-- begin Provided information --

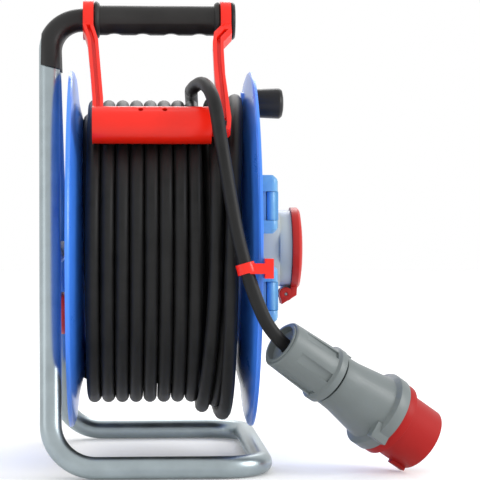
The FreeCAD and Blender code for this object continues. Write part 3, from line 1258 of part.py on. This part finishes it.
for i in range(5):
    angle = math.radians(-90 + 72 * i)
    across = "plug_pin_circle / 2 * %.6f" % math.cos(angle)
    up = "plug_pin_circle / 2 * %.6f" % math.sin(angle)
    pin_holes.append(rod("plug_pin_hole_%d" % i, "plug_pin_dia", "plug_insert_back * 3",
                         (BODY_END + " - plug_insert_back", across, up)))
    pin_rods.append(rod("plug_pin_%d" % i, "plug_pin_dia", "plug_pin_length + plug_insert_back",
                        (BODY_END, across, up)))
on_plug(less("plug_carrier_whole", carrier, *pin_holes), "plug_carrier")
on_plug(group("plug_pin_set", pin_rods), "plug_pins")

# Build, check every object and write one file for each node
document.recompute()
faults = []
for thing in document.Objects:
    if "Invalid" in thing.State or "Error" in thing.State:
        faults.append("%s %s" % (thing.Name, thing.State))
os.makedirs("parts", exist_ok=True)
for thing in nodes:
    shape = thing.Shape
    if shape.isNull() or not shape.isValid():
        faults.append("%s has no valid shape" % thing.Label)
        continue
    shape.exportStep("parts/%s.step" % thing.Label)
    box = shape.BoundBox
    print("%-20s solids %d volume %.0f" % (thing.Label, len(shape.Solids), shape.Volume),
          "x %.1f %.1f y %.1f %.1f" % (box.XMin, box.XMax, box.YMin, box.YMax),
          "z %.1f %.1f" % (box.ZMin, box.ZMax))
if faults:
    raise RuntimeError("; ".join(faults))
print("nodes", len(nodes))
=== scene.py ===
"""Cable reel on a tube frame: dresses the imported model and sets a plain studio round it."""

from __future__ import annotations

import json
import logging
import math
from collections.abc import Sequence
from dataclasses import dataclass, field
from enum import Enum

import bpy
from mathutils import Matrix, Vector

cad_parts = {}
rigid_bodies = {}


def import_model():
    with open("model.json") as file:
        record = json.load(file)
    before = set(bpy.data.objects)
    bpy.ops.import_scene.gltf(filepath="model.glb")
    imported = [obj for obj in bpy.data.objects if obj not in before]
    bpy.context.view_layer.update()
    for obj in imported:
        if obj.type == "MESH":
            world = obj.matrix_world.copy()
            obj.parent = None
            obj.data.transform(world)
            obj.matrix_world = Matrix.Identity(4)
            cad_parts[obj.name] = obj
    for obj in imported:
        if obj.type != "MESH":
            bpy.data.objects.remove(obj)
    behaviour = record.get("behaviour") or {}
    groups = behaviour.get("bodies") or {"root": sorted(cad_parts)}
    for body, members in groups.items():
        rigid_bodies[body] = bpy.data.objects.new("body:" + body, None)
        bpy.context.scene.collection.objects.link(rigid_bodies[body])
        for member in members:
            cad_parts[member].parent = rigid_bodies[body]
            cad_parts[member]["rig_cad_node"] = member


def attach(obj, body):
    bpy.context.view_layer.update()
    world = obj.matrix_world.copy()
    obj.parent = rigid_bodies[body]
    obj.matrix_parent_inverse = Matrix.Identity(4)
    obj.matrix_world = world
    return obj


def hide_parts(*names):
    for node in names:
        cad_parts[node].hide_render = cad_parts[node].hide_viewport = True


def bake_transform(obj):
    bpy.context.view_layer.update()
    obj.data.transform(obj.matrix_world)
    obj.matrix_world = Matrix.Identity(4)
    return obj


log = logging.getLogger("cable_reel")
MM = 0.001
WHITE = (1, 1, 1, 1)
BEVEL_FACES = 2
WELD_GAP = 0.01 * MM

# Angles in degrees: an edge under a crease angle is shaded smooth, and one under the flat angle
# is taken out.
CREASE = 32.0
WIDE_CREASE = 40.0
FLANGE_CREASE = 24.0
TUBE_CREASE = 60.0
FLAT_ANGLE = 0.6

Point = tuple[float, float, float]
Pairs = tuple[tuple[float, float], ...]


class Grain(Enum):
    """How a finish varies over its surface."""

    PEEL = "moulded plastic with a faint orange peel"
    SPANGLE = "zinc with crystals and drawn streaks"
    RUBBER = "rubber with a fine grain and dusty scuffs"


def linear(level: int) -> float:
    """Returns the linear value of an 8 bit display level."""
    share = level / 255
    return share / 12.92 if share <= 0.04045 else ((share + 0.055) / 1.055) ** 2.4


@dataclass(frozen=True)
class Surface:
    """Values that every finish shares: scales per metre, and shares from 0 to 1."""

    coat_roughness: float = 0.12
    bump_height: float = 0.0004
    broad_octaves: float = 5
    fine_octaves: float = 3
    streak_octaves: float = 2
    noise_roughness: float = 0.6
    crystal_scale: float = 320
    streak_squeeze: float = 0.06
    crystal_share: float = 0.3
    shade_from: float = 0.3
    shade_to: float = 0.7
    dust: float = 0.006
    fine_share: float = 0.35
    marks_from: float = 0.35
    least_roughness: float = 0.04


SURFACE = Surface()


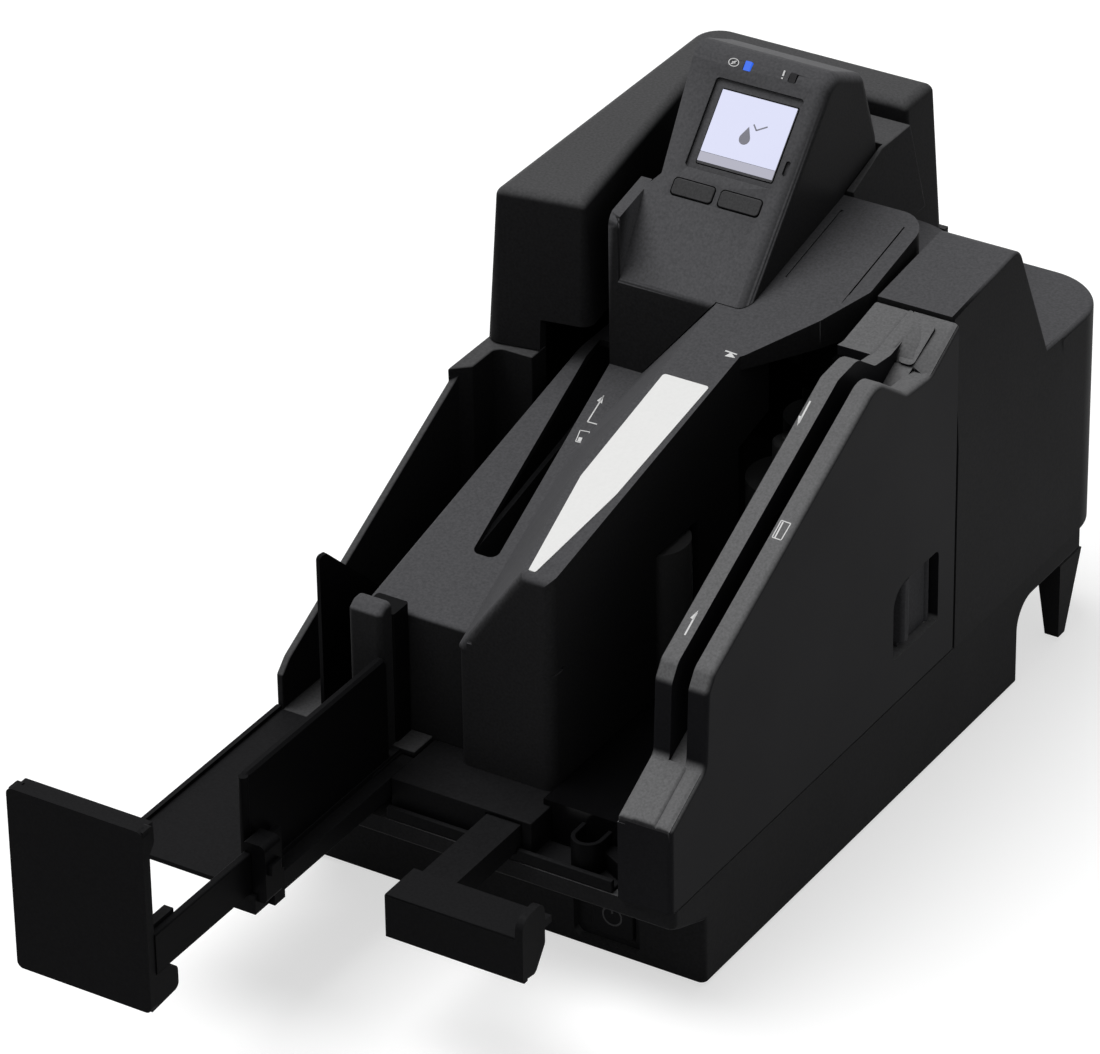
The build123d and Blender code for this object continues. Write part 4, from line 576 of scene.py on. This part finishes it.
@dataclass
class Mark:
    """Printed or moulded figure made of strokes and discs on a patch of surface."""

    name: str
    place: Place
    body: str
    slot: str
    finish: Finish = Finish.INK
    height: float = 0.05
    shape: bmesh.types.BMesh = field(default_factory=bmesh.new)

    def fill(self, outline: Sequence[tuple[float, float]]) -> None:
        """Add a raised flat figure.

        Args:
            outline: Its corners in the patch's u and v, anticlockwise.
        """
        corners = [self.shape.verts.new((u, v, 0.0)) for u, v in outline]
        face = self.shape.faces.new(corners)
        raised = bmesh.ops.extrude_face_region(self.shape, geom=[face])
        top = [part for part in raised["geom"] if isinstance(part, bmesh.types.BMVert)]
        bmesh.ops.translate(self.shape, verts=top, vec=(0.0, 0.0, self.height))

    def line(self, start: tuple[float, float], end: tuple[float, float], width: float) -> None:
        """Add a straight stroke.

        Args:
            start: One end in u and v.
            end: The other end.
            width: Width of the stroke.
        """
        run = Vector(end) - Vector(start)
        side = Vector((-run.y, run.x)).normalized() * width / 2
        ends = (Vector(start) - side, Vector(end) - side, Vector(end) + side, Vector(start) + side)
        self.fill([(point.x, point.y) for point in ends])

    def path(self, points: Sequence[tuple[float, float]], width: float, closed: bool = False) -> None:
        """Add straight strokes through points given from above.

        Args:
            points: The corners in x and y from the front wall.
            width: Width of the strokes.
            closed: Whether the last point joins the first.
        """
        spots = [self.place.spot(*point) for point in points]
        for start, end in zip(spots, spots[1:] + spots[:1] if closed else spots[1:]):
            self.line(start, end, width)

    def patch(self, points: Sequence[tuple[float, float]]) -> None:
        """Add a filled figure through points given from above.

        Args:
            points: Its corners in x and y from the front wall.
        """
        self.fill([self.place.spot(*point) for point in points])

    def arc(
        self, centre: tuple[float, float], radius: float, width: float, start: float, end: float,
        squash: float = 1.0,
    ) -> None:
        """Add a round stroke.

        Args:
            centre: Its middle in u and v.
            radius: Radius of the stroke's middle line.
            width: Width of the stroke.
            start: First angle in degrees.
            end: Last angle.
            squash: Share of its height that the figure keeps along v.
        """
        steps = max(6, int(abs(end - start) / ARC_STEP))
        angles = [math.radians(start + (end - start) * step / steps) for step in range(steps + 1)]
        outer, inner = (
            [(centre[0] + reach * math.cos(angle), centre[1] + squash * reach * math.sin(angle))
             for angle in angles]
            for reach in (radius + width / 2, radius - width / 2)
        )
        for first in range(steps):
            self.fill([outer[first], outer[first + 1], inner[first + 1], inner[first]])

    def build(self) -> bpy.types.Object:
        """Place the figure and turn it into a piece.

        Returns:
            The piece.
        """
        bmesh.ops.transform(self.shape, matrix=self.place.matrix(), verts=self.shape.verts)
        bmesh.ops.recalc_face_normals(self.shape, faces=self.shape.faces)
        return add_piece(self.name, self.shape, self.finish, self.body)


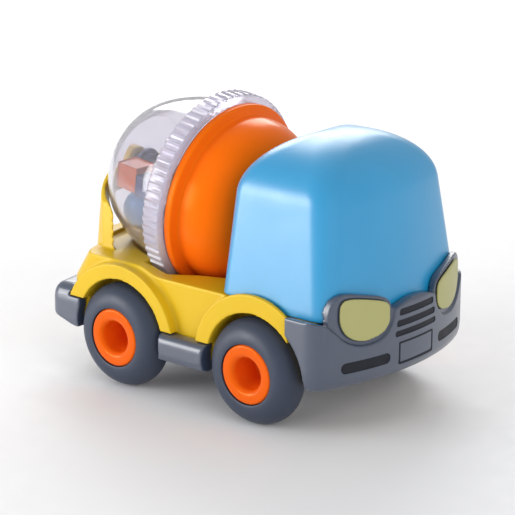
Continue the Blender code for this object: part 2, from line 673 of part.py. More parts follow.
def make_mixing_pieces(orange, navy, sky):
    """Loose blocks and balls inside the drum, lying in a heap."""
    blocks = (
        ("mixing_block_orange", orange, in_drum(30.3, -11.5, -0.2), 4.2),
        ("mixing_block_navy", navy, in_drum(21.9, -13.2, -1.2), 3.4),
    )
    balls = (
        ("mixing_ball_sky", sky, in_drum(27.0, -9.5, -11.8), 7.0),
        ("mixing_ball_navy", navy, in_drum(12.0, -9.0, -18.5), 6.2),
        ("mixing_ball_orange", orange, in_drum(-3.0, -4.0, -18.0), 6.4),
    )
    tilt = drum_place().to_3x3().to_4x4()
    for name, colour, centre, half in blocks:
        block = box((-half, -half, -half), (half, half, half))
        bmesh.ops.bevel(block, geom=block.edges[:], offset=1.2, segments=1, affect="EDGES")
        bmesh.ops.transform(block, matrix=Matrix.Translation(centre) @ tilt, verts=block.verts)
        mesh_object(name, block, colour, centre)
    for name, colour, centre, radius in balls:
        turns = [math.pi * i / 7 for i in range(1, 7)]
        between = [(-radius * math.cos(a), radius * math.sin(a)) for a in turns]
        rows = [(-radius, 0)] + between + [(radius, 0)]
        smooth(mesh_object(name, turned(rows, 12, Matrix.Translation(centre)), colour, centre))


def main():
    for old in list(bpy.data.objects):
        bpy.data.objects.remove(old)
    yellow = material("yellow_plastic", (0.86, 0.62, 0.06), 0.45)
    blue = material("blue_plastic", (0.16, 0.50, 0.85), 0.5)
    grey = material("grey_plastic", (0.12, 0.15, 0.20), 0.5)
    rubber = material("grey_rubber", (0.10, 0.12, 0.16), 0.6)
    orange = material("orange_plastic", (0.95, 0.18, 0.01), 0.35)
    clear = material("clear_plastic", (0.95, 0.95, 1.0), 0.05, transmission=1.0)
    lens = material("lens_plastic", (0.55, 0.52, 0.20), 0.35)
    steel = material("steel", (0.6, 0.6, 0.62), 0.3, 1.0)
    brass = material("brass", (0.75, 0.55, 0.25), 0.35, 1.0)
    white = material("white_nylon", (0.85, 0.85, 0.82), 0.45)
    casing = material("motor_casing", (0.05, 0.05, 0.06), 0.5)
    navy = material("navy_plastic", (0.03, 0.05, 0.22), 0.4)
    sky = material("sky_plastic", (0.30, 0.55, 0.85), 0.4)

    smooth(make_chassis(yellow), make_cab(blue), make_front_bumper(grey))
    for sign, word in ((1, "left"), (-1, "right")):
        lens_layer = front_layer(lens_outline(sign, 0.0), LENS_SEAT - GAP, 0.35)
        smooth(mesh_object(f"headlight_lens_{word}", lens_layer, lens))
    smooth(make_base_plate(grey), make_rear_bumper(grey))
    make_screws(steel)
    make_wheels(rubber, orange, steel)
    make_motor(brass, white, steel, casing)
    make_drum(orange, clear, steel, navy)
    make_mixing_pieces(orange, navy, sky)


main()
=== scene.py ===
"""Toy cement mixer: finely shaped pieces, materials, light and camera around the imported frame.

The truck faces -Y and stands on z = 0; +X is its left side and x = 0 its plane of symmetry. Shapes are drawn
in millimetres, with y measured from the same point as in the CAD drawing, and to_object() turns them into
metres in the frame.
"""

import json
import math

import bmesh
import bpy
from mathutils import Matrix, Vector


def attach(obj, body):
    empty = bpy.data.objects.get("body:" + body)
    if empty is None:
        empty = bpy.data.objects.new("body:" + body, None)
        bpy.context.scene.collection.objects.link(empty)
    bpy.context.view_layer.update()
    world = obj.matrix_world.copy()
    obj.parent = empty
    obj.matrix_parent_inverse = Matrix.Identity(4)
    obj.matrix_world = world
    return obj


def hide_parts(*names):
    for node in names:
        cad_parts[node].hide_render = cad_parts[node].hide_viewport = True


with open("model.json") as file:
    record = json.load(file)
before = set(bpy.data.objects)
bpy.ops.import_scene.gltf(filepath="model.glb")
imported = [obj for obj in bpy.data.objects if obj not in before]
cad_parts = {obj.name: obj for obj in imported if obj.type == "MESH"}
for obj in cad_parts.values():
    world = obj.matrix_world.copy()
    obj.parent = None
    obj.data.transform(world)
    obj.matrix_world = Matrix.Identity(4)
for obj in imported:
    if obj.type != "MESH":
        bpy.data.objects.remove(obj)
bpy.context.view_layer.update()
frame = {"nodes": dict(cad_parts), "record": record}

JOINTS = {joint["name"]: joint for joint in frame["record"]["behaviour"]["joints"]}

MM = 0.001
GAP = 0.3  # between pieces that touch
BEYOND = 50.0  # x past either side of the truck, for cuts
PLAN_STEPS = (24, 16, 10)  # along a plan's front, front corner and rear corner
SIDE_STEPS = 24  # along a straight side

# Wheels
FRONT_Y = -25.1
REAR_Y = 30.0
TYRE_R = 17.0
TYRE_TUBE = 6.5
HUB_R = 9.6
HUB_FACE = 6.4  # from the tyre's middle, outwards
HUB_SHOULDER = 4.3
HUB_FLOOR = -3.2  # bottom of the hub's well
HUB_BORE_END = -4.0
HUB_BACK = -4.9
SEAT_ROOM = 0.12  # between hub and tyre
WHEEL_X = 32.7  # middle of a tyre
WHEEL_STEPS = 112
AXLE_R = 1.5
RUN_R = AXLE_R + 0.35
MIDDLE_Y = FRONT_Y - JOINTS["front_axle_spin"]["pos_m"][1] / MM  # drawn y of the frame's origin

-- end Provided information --

**Problem**
Go through the listing above and return every line where the word "record" occurs.

**Solution**
        record = json.load(file)
    behaviour = record.get("behaviour") or {}
    record = json.load(file)
frame = {"nodes": dict(cad_parts), "record": record}
JOINTS = {joint["name"]: joint for joint in frame["record"]["behaviour"]["joints"]}